A cult icon is examined in ‘Street Poison’

Advertisement

Robert Beck, aka Iceberg Slim, in terms of his impact on shaping our global cultural landscape, is probably now as essential reading as William Shakespeare.

—Scottish novelist Irvine Walsh

As looters torched businesses across South Los Angeles in late April of 1992, a 73-year-old man lay on his deathbed in Culver City’s Brotman Medical Center across town. In a sense it was appropriate timing for the man, officially listed as Robert Beck, to leave this life, as he’d been born a few months prior to another historic ethnic insurrection, the Chicago Race Riot of 1919, under the name Robert Lee Moppins (or Maupin) Jr.

In the interim, he had adopted various personas during the course of his life as a dutiful son of the Black middle class, indifferent college student, wayward delinquent, and peddler of human flesh under the moniker Cavanaugh Slim. In his most famous iteration, he eventually became a writer of crime fiction under a pen name the world became familiar with—Iceberg Slim.
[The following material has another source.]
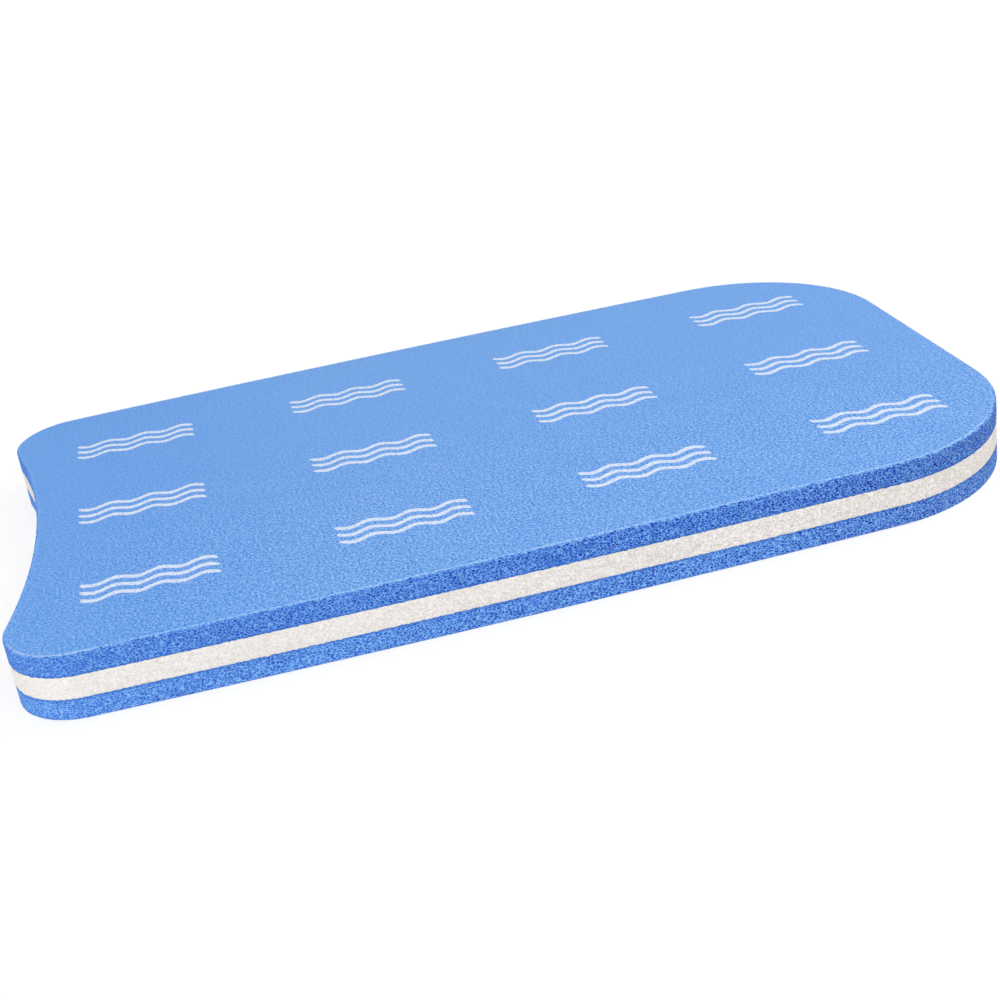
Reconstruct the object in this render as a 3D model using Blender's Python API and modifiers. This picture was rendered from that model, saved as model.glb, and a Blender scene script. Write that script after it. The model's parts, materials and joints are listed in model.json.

While literature professor Justin Gifford’s passion for African American ‘pulp’ literature was previously covered in Our Weekly, (10-24-13), in his second book, “Street Poison,” he mounts a biography of the foremost author of the genre, Beck.
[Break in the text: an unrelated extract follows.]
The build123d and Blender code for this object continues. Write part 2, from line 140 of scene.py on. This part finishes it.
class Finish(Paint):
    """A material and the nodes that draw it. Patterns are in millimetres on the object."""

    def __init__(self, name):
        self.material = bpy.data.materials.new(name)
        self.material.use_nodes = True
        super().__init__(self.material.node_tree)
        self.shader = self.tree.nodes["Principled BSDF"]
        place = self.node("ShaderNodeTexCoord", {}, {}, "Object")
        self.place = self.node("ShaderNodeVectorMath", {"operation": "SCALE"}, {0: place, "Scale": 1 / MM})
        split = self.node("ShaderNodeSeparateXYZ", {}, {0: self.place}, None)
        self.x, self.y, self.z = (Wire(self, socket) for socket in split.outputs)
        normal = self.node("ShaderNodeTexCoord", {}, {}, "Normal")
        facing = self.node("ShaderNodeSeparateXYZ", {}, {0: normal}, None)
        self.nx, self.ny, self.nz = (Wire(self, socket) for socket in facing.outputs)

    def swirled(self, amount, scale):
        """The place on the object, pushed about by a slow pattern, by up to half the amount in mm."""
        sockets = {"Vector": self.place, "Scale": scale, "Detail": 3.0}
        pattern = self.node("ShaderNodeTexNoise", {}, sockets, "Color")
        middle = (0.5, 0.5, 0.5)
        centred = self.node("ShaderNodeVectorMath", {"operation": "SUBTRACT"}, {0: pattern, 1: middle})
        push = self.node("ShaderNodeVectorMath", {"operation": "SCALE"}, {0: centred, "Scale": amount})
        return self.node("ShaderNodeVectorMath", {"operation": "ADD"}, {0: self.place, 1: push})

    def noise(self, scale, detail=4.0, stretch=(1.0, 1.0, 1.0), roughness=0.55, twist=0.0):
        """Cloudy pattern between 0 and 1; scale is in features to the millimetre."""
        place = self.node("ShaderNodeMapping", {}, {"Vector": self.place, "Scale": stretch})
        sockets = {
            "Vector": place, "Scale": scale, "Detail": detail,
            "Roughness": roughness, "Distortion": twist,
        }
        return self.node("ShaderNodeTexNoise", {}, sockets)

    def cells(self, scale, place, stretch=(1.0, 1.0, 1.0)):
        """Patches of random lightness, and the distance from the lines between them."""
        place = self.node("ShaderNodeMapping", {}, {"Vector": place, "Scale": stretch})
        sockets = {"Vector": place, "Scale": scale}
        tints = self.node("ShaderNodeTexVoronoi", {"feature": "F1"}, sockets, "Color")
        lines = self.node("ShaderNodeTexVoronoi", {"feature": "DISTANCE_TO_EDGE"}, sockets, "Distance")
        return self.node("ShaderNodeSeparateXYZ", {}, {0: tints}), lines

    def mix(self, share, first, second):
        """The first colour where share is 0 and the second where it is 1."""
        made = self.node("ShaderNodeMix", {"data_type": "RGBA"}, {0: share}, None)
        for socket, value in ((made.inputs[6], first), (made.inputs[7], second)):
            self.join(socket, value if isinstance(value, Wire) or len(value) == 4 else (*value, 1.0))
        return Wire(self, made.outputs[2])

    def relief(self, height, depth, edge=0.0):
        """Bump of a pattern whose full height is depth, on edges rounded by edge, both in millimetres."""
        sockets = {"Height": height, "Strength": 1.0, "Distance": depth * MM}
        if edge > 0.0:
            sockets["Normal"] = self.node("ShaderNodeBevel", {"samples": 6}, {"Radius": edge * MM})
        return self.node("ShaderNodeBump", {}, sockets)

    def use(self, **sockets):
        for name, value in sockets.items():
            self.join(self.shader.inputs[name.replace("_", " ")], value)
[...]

Beck or ‘Slim’ blamed his wayward youth on his conflicted relationship with his mother, who bestowed him with creature comforts, but then warped his perspective towards womanhood, when she abandoned his beloved step-father (who provided their stability) for a smooth- tongued gigolo. His psyche permanently twisted, Beck would spend the rest of his life seeking out parental figures of both genders, but unfortunately all of them mentored him in the illicit lifestyle of the Mid-western ghettos that shaped him.

A series of prison sentences provided the epiphany that pimping was not a suitable vocation for a middle-aged man, so in the 1960s he embraced the “square life” completed with the trappings of family responsibility and set out to become a writer.

The result was “Pimp: The Story of My Life.” An instant success, it was followed in turn by titles like “Trick Baby,” “Mama Black Widow,” and “Long White Con,” all of which chronicled the brutality of the inner city underworld.

In an ironic turn of events, the man who exploited hundreds of women in his pandering career was himself taken advantage of by the publishing entity that “pushed” his books. In spite of his selling millions of copies and translations into multiple languages, his later years were marred by financial hardship.

However, this did not impede his worldwide influence. A major inspiration for the Blaxploitation film craze of the 1970s, he’s achieved his greatest acclaim within the hip hop/rap culture, with his work being praised by the likes of Ice Cube and Ice T. Scottish writer Irvine Walsh even acknowledged Beck’s impact on his career and novels like “Trainspotting.” Finally, boxer Mike Tyson, who came to regard Robert Beck as a surrogate father, spent $25,000 to have the destitute writer buried in Glendale’s Forest Lawn mortuary.

“Street Poison: The Biography of Iceberg Slim” By Justin Gifford, Doubleday (August 4, 2015). Lists for $26.95 ($14.11 on Amazon).